Меня долго удивляло, как такая жабья рать поддерживает свое существование: для их головастиков нужна большая лужа, маленький пруд, но никак не большая река с сильным течением. Часть жабьего рода плодится на остатках разливов, но многие родятся на высоком крутобережье.
Дон живет не только своими притоками, но и донными и береговыми родниками. Местами берега непроходимы из-за обилия постоянно сочащейся из-под земли воды. Тут же — свежие и старые оползни. Сползая, пласты глинистого грунта перегораживают путь родниковым струйкам, и тогда на склоне, высоко над рекой образуются маленькие висячие озера. Края их обрастают чахлым, редковатым тростником. Поселяются здесь варакушки, поют камышевки, прилетают на водопой птицы с полей.
Хотя вода этих висячих озер в основном родниковая (попадает и дождевая), она прогревается быстрее, чем в реке и старицах, и сюда собираются на икрометание жабы. В мае берега таких водоемов бывают обведены сплошной черной каймой из тысяч выплывших на прогретое мелководье жабьих головастиков. А летом по всему берегу начинается расселение жабят, похожее на непродолжительное нашествие.
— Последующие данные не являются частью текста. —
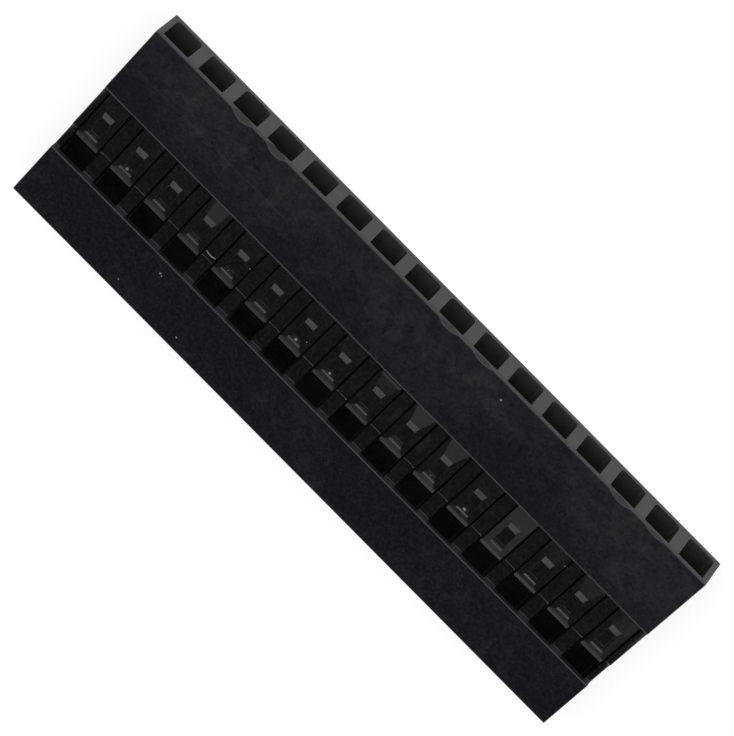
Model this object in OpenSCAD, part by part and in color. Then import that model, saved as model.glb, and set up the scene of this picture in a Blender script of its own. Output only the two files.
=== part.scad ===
// Single-row crimp contact housing: one moulding, with a cavity for each contact.
// The cavities run right through it, from the mating face (-Y), where square pins
// enter, to the wire face (+Y), where crimped contacts are pushed in. In the window of
// each cavity a moulded latch, hinged on the side of the mating face, holds its contact.
// X runs along the row, and +Z looks out of the window face. The housing lies on its
// back, at z = 0, and is centred in X and Y.

/* [Row] */
// Number of contact positions
ways = 16; // [2:1:32]
// Distance between neighbouring positions
pitch = 2.54; // [2.4:0.01:3.2]
// Length left off the row, so that two housings fit end to end
end_relief = 0.06; // [0:0.01:0.3]

/* [Body] */
// Height from the mating face to the wire face
body_h = 13.6; // [12.5:0.1:18]
// Thickness from the back to the window face
body_t = 2.54; // [2.3:0.01:3.2]

/* [Cavities] */
// Width of a cavity
cavity_w = 1.78; // [1.66:0.01:1.9]
// Wall between the cavities and the window face
front_wall = 0.32; // [0.3:0.01:0.45]
// Wall between the cavities and the back
back_wall = 0.3; // [0.22:0.01:0.5]
// Corner radius along the back wall, from the mating face to the stop shelf
back_r = 0.25; // [0.05:0.01:0.4]
// Radius of all the other corners of the cavities
corner_r = 0.08; // [0.03:0.01:0.15]
// Bevel around each cavity at the wire face
lead_in = 0.15; // [0.05:0.01:0.2]
// Distance from the mating face to the shelf that stops a contact
stop_at = 1.8; // [1:0.1:3]
// Length of the stop shelf
stop_l = 0.6; // [0.3:0.1:1]
// Height of the stop shelf above the back wall
stop_h = 0.3; // [0.1:0.05:0.5]

/* [Window strip] */
// Distance from the mating face to the strip that holds the windows
strip_at = 4.77; // [4:0.01:5.5]
// Height of the strip
strip_h = 5.06; // [4.8:0.01:6]
// Depth of the strip below the window face
strip_d = 0.22; // [0.1:0.01:0.3]
// Length of the low part of the ribs, beside the open ends of the windows
low_rib_l = 1.82; // [1:0.01:2.4]
// Depth of the low part of the ribs below the window face
low_rib_d = 0.5; // [0.35:0.01:0.8]
// Length of the bevel on the two edges that step down towards the wire face
edge_l = 0.1; // [0.04:0.01:0.15]
// Drop of that bevel
edge_d = 0.045; // [0.02:0.005:0.08]

/* [Latches] */
// Width of a latch
latch_w = 1.5; // [1.3:0.01:1.56]
// Length of the slit on each side of a latch
latch_l = 3.41; // [3.2:0.01:3.6]
// Distance from the start of the strip to the hinge end of the slits
hinge_at = 0.2; // [0.1:0.01:0.4]
// Depth of a latch below the window face at its hinge
hinge_d = 0.1; // [0.05:0.01:0.2]
// Thickness of a latch at its hinge
hinge_t = 0.4; // [0.3:0.01:0.45]
// Depth of a latch below the window face beside its pocket
latch_d = 0.25; // [0.2:0.01:0.3]
// Distance from the start of the strip to the face that holds the contact
hook_at = 1.05; // [0.8:0.01:1.2]
// Reach of the hook below the window face
hook_d = 0.95; // [0.85:0.01:1.2]
// Length of the hook before its ramp for the contact
hook_l = 1.55; // [1.3:0.01:1.8]
// Thickness of the tip
tip_t = 0.3; // [0.2:0.01:0.4]

/* [Latch pockets] */
// Distance from the start of the strip to the pocket on top of a latch
pocket_at = 1.25; // [1.1:0.01:1.4]
// Length of the pocket, with its ramp
pocket_l = 1.6; // [1.2:0.01:1.7]
// Width of the pocket at its top
pocket_w = 0.72; // [0.4:0.01:0.9]
// Depth of the pocket below the top of the latch
pocket_d = 0.2; // [0.1:0.01:0.3]
// Slope of the ramp at the hinge end of the pocket
pocket_slope = 21; // [14:1:45]
// Draft of the sides of the pocket
pocket_draft = 12; // [0:1:20]

/* [Latch tips] */
// Height of the raised pad at its crest
pad_h = 0.06; // [0.04:0.01:0.13]
// Width of the pad behind its nose
pad_w = 0.84; // [0.6:0.01:1.1]
// Radius of the nose of the pad, seen from the side
nose_r = 0.3; // [0.2:0.01:0.3]
// Sweep of the nose, from upright at its foot to its crest
nose_sweep = 68; // [40:1:75]
// Corner radius of the nose, seen from above
nose_corner_r = 0.12; // [0.08:0.01:0.2]
// Length of the bevel at the free end
bevel_l = 0.3; // [0.1:0.01:0.35]
// Drop of the bevel
bevel_d = 0.09; // [0.03:0.01:0.15]

/* [Mating edge] */
// Height of the lean of the mating face along the edge of the window face
brow_h = 0.34; // [0.1:0.01:0.5]
// How far this lean goes back at the window face
brow_back = 0.02; // [0.01:0.005:0.06]
// Positions that have a crescent scoop in the edge of the window face
scoop_ways = [3, 4, 9, 10, 14, 15];
// How far each of these scoops reaches into the window face
scoop_reach = [0.26, 0.3, 0.22, 0.18, 0.21, 0.14];
// Width of a scoop along the row
scoop_w = 1.5; // [1:0.1:2.3]
// Lean of a scoop's surface from upright
scoop_lean = 38; // [20:1:60]

/* [Hidden] */

$fn = 48;
body_l = ways * pitch - end_relief;
latch_end = hinge_at + latch_l;
bevel_at = latch_end - bevel_l;
pad_at = pocket_at + pocket_l;
pocket_floor = latch_d + pocket_d;
// Overshoot of every cut past the surface that it opens
cut = 0.2;

// Places: the middle of a position counted from the +X end, the height at a distance
// from the mating face or from the start of the strip, and the level at a depth
function way_x(way) = ((ways + 1) / 2 - way) * pitch;
function up_from_mating(s) = s - body_h / 2;
function up_strip(s) = up_from_mating(strip_at + s);
function level(depth) = body_t - depth;
// A point of a latch's side view
function side(s, depth) = [up_strip(s), level(depth)];
// Points along a round stretch of an outline, between two directions from its centre
function arc(centre, r, from, to, steps = 6) =
    [for (i = [0 : steps]) let (a = from + (to - from) * i / steps) centre + r * [cos(a), sin(a)]];

// A side view (Y, Z) drawn out along X, to both sides of x = 0
module along_x(width) {
    rotate([90, 0, 90]) linear_extrude(width, center = true) children();
}

// A front view (X, Z) drawn out along Y, from one height to another
module along_y(from, to) {
    translate([0, to, 0]) rotate([90, 0, 0]) linear_extrude(to - from) children();
}

// A stretch of a cavity, with round corners, that widens all round by growth
module cavity_run(from, to, growth, low_r) {
    mid = (back_wall + level(front_wall)) / 2;
    translate([0, 0, back_wall + low_r])
        linear_extrude(level(front_wall + corner_r) - back_wall - low_r)
            polygon([
                [-cavity_w / 2, from], [cavity_w / 2, from],
                [cavity_w / 2 + growth, to], [-cavity_w / 2 - growth, to]
            ]);
    for (wall = [[back_wall, low_r, -1], [level(front_wall), corner_r, 1]]) {
        face = wall[0];
        r = wall[1];
        outward = wall[2];
        along_x(cavity_w - 2 * r)
            polygon([[from, mid], [to, mid], [to, face + outward * growth], [from, face]]);
        for (side_x = [-1, 1])
            translate([side_x * (cavity_w / 2 - r), from, face - outward * r])
                rotate([-90, 0, 0]) cylinder(h = to - from, r1 = r, r2 = r + growth);
    }
}

// The shelf that a contact's front end rests against, sloped towards the mating face
module stop_shelf() {
    along_x(cavity_w + 2 * cut)
        polygon([
            [up_from_mating(stop_at - stop_h), back_wall],
            [up_from_mating(stop_at), back_wall + stop_h],
            [up_from_mating(stop_at + stop_l), back_wall + stop_h],
            [up_from_mating(stop_at + stop_l), back_wall - cut],
            [up_from_mating(stop_at - stop_h), back_wall - cut]
        ]);
}

// A cavity, with its stop shelf and its bevelled mouth in the wire face
module cavity() {
    difference() {
        union() {
            cavity_run(up_from_mating(-cut), up_from_mating(stop_at + stop_l / 2), 0, back_r);
            cavity_run(up_from_mating(stop_at), body_h / 2 + cut, 0, corner_r);
        }
        stop_shelf();
    }
    cavity_run(body_h / 2 - lead_in, body_h / 2 + cut, lead_in + cut, corner_r);
}

// The opening in the strip over one cavity: two slits and the open end past the latch
module window() {
    translate([-cavity_w / 2, up_strip(hinge_at), level(front_wall + cut)])
        cube([cavity_w, strip_h - hinge_at, front_wall + 2 * cut]);
}

// The recess across the whole row, with its deeper part beside the open window ends
module strip() {
    low_from = strip_h - low_rib_l;
    half = edge_l / 2;
    rise = cut * edge_l / edge_d;
    along_x(body_l + 2 * cut)
        polygon([
            side(-half - rise, -cut),
            side(half, edge_d),
            side(half, strip_d),
            side(low_from - half, strip_d),
            side(low_from + half, strip_d + edge_d),
            side(low_from + half, low_rib_d),
            side(strip_h, low_rib_d),
            side(strip_h, -cut)
        ]);
}

// The pocket in the top of a latch, which keeps its thick hook from sinking
module pocket() {
    run = 1 / tan(pocket_slope);
    taper = tan(pocket_draft);
    half_top = pocket_w / 2 + cut * taper;
    half_floor = pocket_w / 2 - pocket_d * taper;
    intersection() {
        along_x(2 * half_top)
            polygon([
                side(pocket_at - cut * run, latch_d - cut),
                side(pocket_at + pocket_d * run, pocket_floor),
                side(pad_at, pocket_floor),
                side(pad_at, latch_d - cut)
            ]);
        along_y(up_strip(0), up_strip(strip_h))
            polygon([
                [-half_floor, level(pocket_floor)], [half_floor, level(pocket_floor)],
                [half_top, level(latch_d - cut)], [-half_top, level(latch_d - cut)]
            ]);
    }
}

// The side view of the raised pad: a round nose up to its crest, then a slope down
module pad_side() {
    middle_d = latch_d - pad_h + nose_r * sin(nose_sweep);
    foot_d = max(pocket_floor, middle_d);
    polygon(concat(
        [side(pad_at, foot_d)],
        arc(side(pad_at + nose_r, middle_d), nose_r, 180, 180 - nose_sweep),
        [side(bevel_at, latch_d), side(bevel_at, foot_d)]
    ));
}

// One half of the pad seen from above: from its nose it flares to the whole latch
module pad_half() {
    corner = [pad_w / 2 - nose_corner_r, up_strip(pad_at) + nose_corner_r];
    flare = [(latch_w - pad_w) / 2, bevel_at - pad_at - nose_corner_r];
    flare_end = [latch_w / 2, up_strip(bevel_at)];
    polygon(concat(
        [[0, up_strip(pad_at)]],
        arc(corner, nose_corner_r, -90, 0, 4),
        [for (a = [15 : 15 : 90]) flare_end - [flare.x * cos(a), flare.y * (1 - sin(a))]],
        [[0, up_strip(bevel_at)]]
    ));
}

// The raised pad at the tip of a latch, shaped like a bell
module pad() {
    intersection() {
        along_x(latch_w) pad_side();
        linear_extrude(body_t) {
            pad_half();
            mirror([1, 0]) pad_half();
        }
    }
}

// A latch: a plate from the hinge to the tip, with the hook and its ramp underneath
module latch() {
    difference() {
        along_x(latch_w)
            polygon([
                side(-hinge_t, front_wall),
                side(0, hinge_d),
                side(pocket_at, latch_d),
                side(bevel_at, latch_d),
                side(latch_end, latch_d + bevel_d),
                side(latch_end, latch_d + tip_t),
                side(hook_at + hook_l, hook_d),
                side(hook_at, hook_d),
                side(hook_at, hinge_d + hinge_t),
                side(0, hinge_d + hinge_t)
            ]);
        pocket();
    }
    pad();
}

// A crescent scoop in the mating edge of the window face: a leaning round cut
module scoop(reach) {
    sag = reach * cos(scoop_lean);
    round_r = (pow(scoop_w / 2, 2) + pow(sag, 2)) / (2 * sag);
    translate([0, up_from_mating(reach), body_t])
        rotate([-scoop_lean, 0, 0]) translate([0, -round_r, 0])
            cylinder(h = body_t, r = round_r, center = true);
}

// The lean at the top of the mating face, which takes away a thin wedge
module brow() {
    top = brow_back * (brow_h + cut) / brow_h;
    along_x(body_l + 2 * cut)
        polygon([
            [up_from_mating(0), level(brow_h)], [up_from_mating(top), level(-cut)],
            [up_from_mating(-cut), level(-cut)], [up_from_mating(-cut), level(brow_h)]
        ]);
}

module housing() color([0.1, 0.1, 0.11]) {
    difference() {
        translate([-body_l / 2, up_from_mating(0), 0]) cube([body_l, body_h, body_t]);
        strip();
        brow();
        for (way = [1 : ways]) translate([way_x(way), 0, 0]) {
            cavity();
            window();
        }
        for (i = [0 : len(scoop_ways) - 1])
            if (scoop_ways[i] <= ways) translate([way_x(scoop_ways[i]), 0, 0]) scoop(scoop_reach[i]);
    }
    for (way = [1 : ways]) translate([way_x(way), 0, 0]) latch();
}

housing();
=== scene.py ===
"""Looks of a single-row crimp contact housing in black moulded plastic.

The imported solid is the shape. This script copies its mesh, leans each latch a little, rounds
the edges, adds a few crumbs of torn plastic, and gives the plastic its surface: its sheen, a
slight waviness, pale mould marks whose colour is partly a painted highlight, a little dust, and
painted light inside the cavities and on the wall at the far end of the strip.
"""
import math
import random
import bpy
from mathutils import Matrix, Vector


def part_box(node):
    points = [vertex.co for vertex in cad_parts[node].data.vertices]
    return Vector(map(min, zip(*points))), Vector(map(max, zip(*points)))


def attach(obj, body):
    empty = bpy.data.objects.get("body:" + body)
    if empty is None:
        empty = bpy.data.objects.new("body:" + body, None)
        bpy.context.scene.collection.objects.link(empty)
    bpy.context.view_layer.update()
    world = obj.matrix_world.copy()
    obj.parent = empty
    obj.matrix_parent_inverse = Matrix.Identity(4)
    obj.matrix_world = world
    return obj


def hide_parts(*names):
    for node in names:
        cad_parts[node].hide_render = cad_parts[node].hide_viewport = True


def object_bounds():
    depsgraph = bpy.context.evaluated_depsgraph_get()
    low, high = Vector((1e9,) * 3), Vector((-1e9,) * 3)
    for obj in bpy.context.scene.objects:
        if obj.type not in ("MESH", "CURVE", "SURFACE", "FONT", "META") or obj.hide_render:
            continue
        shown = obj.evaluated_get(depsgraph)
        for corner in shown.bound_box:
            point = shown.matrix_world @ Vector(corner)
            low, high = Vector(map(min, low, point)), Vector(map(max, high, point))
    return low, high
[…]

Летом не бывает тихих ночей на реке. Когда уже отпоют свое соловьи, когда успокаиваются лягушки, смолкают кукушки, варакушки и камышевки, наступает время шестиногих певчих. Сгущаются сумерки — и со склонов правого берега раздается негромкое, суховатое стрекотание. Поспешный поиск невидимых музыкантов не приносит успеха: стрекотание мгновенно обрывается. Но из соседнего кустика таволги, из зарослей бурьяна как продолжение звучит негромкая трель, повыше — еще одна, пониже — другая; справа, слева, впереди, позади вступают в хор все новые исполнители. Они рядом и нигде. И только тот, которого пытались найти, молчит. Надо запастись терпением, замереть, чтобы таинственный невидимка осмелел снова.